DO THIS ::
Quote the whole listing verbatim.

==== RAW DATA ====

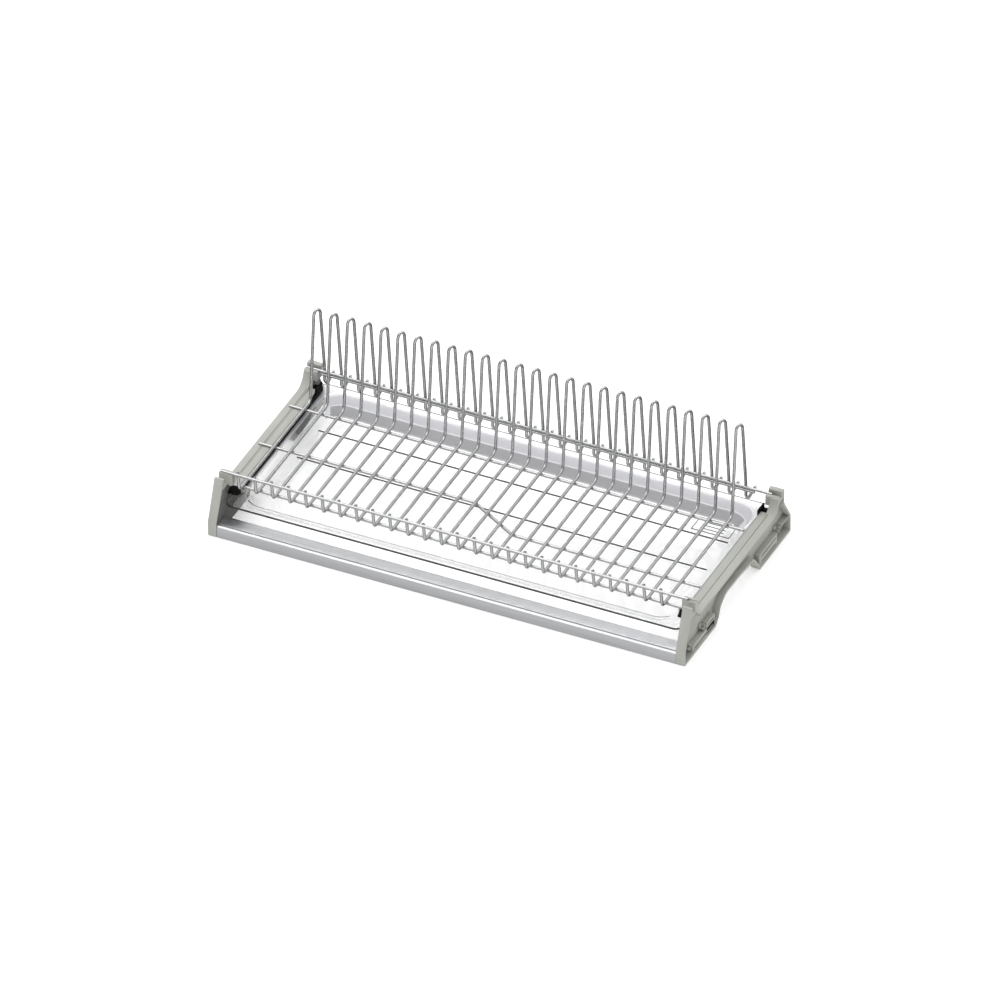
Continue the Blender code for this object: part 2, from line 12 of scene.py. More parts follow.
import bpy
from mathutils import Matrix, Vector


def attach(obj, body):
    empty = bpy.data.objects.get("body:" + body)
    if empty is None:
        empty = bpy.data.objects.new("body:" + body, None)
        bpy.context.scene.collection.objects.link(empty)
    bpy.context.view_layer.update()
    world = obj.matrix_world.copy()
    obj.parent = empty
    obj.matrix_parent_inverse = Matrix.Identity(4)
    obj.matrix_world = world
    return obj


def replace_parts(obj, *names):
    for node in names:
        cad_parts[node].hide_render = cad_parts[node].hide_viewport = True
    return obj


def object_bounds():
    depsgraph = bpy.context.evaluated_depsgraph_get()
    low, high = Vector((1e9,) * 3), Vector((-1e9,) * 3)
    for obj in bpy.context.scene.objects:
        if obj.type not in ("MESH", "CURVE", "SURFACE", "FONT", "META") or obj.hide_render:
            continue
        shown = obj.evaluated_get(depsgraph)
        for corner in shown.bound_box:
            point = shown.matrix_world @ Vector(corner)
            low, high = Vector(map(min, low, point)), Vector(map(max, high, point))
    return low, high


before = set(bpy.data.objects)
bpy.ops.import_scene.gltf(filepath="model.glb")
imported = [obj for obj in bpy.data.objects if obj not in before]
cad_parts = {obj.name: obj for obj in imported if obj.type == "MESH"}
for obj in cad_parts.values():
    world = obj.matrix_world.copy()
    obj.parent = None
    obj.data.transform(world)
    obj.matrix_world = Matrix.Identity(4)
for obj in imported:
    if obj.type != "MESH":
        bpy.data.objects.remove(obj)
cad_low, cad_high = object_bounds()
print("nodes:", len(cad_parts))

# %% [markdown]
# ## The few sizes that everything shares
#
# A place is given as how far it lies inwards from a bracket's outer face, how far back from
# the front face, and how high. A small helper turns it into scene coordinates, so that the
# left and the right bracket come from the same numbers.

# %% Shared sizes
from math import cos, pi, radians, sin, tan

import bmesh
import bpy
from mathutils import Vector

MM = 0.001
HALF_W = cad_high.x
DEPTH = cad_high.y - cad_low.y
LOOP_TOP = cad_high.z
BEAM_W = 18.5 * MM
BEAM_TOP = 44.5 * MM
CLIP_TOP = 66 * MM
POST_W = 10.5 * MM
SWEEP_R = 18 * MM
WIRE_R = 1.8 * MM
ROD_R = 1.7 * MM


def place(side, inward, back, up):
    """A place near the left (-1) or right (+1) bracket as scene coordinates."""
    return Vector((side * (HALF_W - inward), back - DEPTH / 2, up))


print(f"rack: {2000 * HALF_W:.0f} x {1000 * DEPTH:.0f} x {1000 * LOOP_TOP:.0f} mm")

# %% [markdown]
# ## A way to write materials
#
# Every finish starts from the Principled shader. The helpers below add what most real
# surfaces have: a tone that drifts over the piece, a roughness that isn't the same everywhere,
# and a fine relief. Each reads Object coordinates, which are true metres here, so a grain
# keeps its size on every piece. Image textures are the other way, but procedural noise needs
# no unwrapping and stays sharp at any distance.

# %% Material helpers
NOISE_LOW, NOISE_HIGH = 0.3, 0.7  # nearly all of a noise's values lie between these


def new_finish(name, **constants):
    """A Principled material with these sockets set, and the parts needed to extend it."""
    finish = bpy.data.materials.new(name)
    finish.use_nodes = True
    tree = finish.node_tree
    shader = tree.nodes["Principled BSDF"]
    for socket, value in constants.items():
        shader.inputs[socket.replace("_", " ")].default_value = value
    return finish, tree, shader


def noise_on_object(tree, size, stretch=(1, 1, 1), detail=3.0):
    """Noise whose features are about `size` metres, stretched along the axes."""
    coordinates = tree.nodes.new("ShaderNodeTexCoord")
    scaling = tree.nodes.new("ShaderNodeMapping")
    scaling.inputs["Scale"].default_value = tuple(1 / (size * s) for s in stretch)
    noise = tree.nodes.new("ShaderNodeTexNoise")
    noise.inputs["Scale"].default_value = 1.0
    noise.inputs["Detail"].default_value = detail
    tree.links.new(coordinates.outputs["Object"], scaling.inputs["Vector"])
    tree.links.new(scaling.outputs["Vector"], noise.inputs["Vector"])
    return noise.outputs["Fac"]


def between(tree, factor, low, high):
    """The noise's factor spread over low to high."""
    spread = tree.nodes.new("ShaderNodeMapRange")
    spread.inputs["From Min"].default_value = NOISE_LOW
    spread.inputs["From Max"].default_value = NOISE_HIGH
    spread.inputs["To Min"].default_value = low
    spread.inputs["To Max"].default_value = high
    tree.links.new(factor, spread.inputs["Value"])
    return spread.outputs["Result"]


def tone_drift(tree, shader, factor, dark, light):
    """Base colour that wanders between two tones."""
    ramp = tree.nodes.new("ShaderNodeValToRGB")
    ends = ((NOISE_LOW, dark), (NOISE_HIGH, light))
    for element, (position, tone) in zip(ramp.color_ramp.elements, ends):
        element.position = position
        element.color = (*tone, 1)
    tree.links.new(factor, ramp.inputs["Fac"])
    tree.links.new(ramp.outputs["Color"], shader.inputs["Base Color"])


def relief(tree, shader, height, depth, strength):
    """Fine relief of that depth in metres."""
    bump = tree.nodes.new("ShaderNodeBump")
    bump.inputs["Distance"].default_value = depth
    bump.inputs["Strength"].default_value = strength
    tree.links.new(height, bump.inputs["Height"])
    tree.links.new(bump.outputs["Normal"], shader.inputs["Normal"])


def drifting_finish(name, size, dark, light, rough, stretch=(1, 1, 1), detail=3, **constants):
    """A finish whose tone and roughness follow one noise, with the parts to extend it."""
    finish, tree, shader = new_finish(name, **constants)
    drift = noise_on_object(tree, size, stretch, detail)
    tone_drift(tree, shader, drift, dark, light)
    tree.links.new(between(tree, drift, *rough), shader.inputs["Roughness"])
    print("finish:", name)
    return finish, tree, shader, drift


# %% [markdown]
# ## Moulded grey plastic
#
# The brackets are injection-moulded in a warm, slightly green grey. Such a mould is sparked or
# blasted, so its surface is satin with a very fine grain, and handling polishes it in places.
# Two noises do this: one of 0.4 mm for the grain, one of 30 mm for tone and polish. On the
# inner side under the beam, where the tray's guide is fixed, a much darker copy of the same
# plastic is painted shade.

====

ANSWER TO THE PROBLEM ::
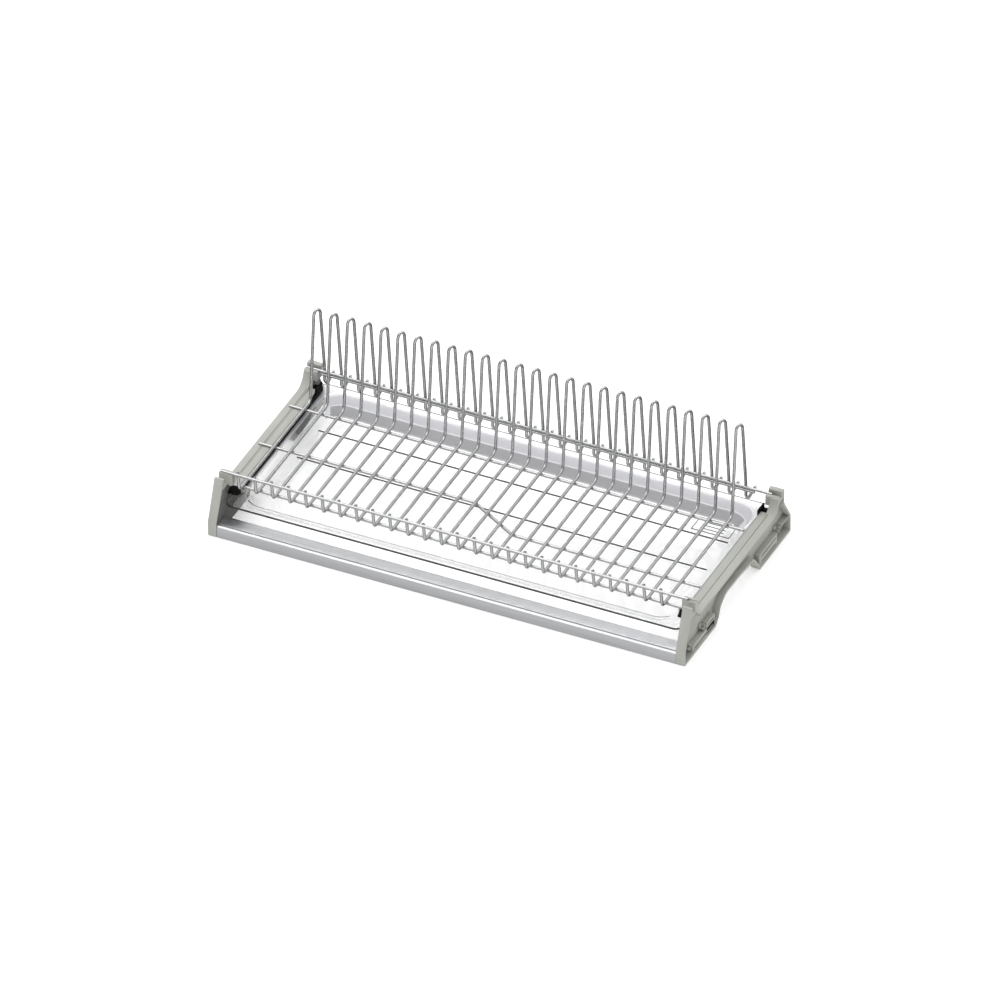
Continue the Blender code for this object: part 2, from line 12 of scene.py. More parts follow.
import bpy
from mathutils import Matrix, Vector


def attach(obj, body):
    empty = bpy.data.objects.get("body:" + body)
    if empty is None:
        empty = bpy.data.objects.new("body:" + body, None)
        bpy.context.scene.collection.objects.link(empty)
    bpy.context.view_layer.update()
    world = obj.matrix_world.copy()
    obj.parent = empty
    obj.matrix_parent_inverse = Matrix.Identity(4)
    obj.matrix_world = world
    return obj


def replace_parts(obj, *names):
    for node in names:
        cad_parts[node].hide_render = cad_parts[node].hide_viewport = True
    return obj


def object_bounds():
    depsgraph = bpy.context.evaluated_depsgraph_get()
    low, high = Vector((1e9,) * 3), Vector((-1e9,) * 3)
    for obj in bpy.context.scene.objects:
        if obj.type not in ("MESH", "CURVE", "SURFACE", "FONT", "META") or obj.hide_render:
            continue
        shown = obj.evaluated_get(depsgraph)
        for corner in shown.bound_box:
            point = shown.matrix_world @ Vector(corner)
            low, high = Vector(map(min, low, point)), Vector(map(max, high, point))
    return low, high


before = set(bpy.data.objects)
bpy.ops.import_scene.gltf(filepath="model.glb")
imported = [obj for obj in bpy.data.objects if obj not in before]
cad_parts = {obj.name: obj for obj in imported if obj.type == "MESH"}
for obj in cad_parts.values():
    world = obj.matrix_world.copy()
    obj.parent = None
    obj.data.transform(world)
    obj.matrix_world = Matrix.Identity(4)
for obj in imported:
    if obj.type != "MESH":
        bpy.data.objects.remove(obj)
cad_low, cad_high = object_bounds()
print("nodes:", len(cad_parts))

# %% [markdown]
# ## The few sizes that everything shares
#
# A place is given as how far it lies inwards from a bracket's outer face, how far back from
# the front face, and how high. A small helper turns it into scene coordinates, so that the
# left and the right bracket come from the same numbers.

# %% Shared sizes
from math import cos, pi, radians, sin, tan

import bmesh
import bpy
from mathutils import Vector

MM = 0.001
HALF_W = cad_high.x
DEPTH = cad_high.y - cad_low.y
LOOP_TOP = cad_high.z
BEAM_W = 18.5 * MM
BEAM_TOP = 44.5 * MM
CLIP_TOP = 66 * MM
POST_W = 10.5 * MM
SWEEP_R = 18 * MM
WIRE_R = 1.8 * MM
ROD_R = 1.7 * MM


def place(side, inward, back, up):
    """A place near the left (-1) or right (+1) bracket as scene coordinates."""
    return Vector((side * (HALF_W - inward), back - DEPTH / 2, up))


print(f"rack: {2000 * HALF_W:.0f} x {1000 * DEPTH:.0f} x {1000 * LOOP_TOP:.0f} mm")

# %% [markdown]
# ## A way to write materials
#
# Every finish starts from the Principled shader. The helpers below add what most real
# surfaces have: a tone that drifts over the piece, a roughness that isn't the same everywhere,
# and a fine relief. Each reads Object coordinates, which are true metres here, so a grain
# keeps its size on every piece. Image textures are the other way, but procedural noise needs
# no unwrapping and stays sharp at any distance.

# %% Material helpers
NOISE_LOW, NOISE_HIGH = 0.3, 0.7  # nearly all of a noise's values lie between these


def new_finish(name, **constants):
    """A Principled material with these sockets set, and the parts needed to extend it."""
    finish = bpy.data.materials.new(name)
    finish.use_nodes = True
    tree = finish.node_tree
    shader = tree.nodes["Principled BSDF"]
    for socket, value in constants.items():
        shader.inputs[socket.replace("_", " ")].default_value = value
    return finish, tree, shader


def noise_on_object(tree, size, stretch=(1, 1, 1), detail=3.0):
    """Noise whose features are about `size` metres, stretched along the axes."""
    coordinates = tree.nodes.new("ShaderNodeTexCoord")
    scaling = tree.nodes.new("ShaderNodeMapping")
    scaling.inputs["Scale"].default_value = tuple(1 / (size * s) for s in stretch)
    noise = tree.nodes.new("ShaderNodeTexNoise")
    noise.inputs["Scale"].default_value = 1.0
    noise.inputs["Detail"].default_value = detail
    tree.links.new(coordinates.outputs["Object"], scaling.inputs["Vector"])
    tree.links.new(scaling.outputs["Vector"], noise.inputs["Vector"])
    return noise.outputs["Fac"]


def between(tree, factor, low, high):
    """The noise's factor spread over low to high."""
    spread = tree.nodes.new("ShaderNodeMapRange")
    spread.inputs["From Min"].default_value = NOISE_LOW
    spread.inputs["From Max"].default_value = NOISE_HIGH
    spread.inputs["To Min"].default_value = low
    spread.inputs["To Max"].default_value = high
    tree.links.new(factor, spread.inputs["Value"])
    return spread.outputs["Result"]


def tone_drift(tree, shader, factor, dark, light):
    """Base colour that wanders between two tones."""
    ramp = tree.nodes.new("ShaderNodeValToRGB")
    ends = ((NOISE_LOW, dark), (NOISE_HIGH, light))
    for element, (position, tone) in zip(ramp.color_ramp.elements, ends):
        element.position = position
        element.color = (*tone, 1)
    tree.links.new(factor, ramp.inputs["Fac"])
    tree.links.new(ramp.outputs["Color"], shader.inputs["Base Color"])


def relief(tree, shader, height, depth, strength):
    """Fine relief of that depth in metres."""
    bump = tree.nodes.new("ShaderNodeBump")
    bump.inputs["Distance"].default_value = depth
    bump.inputs["Strength"].default_value = strength
    tree.links.new(height, bump.inputs["Height"])
    tree.links.new(bump.outputs["Normal"], shader.inputs["Normal"])


def drifting_finish(name, size, dark, light, rough, stretch=(1, 1, 1), detail=3, **constants):
    """A finish whose tone and roughness follow one noise, with the parts to extend it."""
    finish, tree, shader = new_finish(name, **constants)
    drift = noise_on_object(tree, size, stretch, detail)
    tone_drift(tree, shader, drift, dark, light)
    tree.links.new(between(tree, drift, *rough), shader.inputs["Roughness"])
    print("finish:", name)
    return finish, tree, shader, drift


# %% [markdown]
# ## Moulded grey plastic
#
# The brackets are injection-moulded in a warm, slightly green grey. Such a mould is sparked or
# blasted, so its surface is satin with a very fine grain, and handling polishes it in places.
# Two noises do this: one of 0.4 mm for the grain, one of 30 mm for tone and polish. On the
# inner side under the beam, where the tray's guide is fixed, a much darker copy of the same
# plastic is painted shade.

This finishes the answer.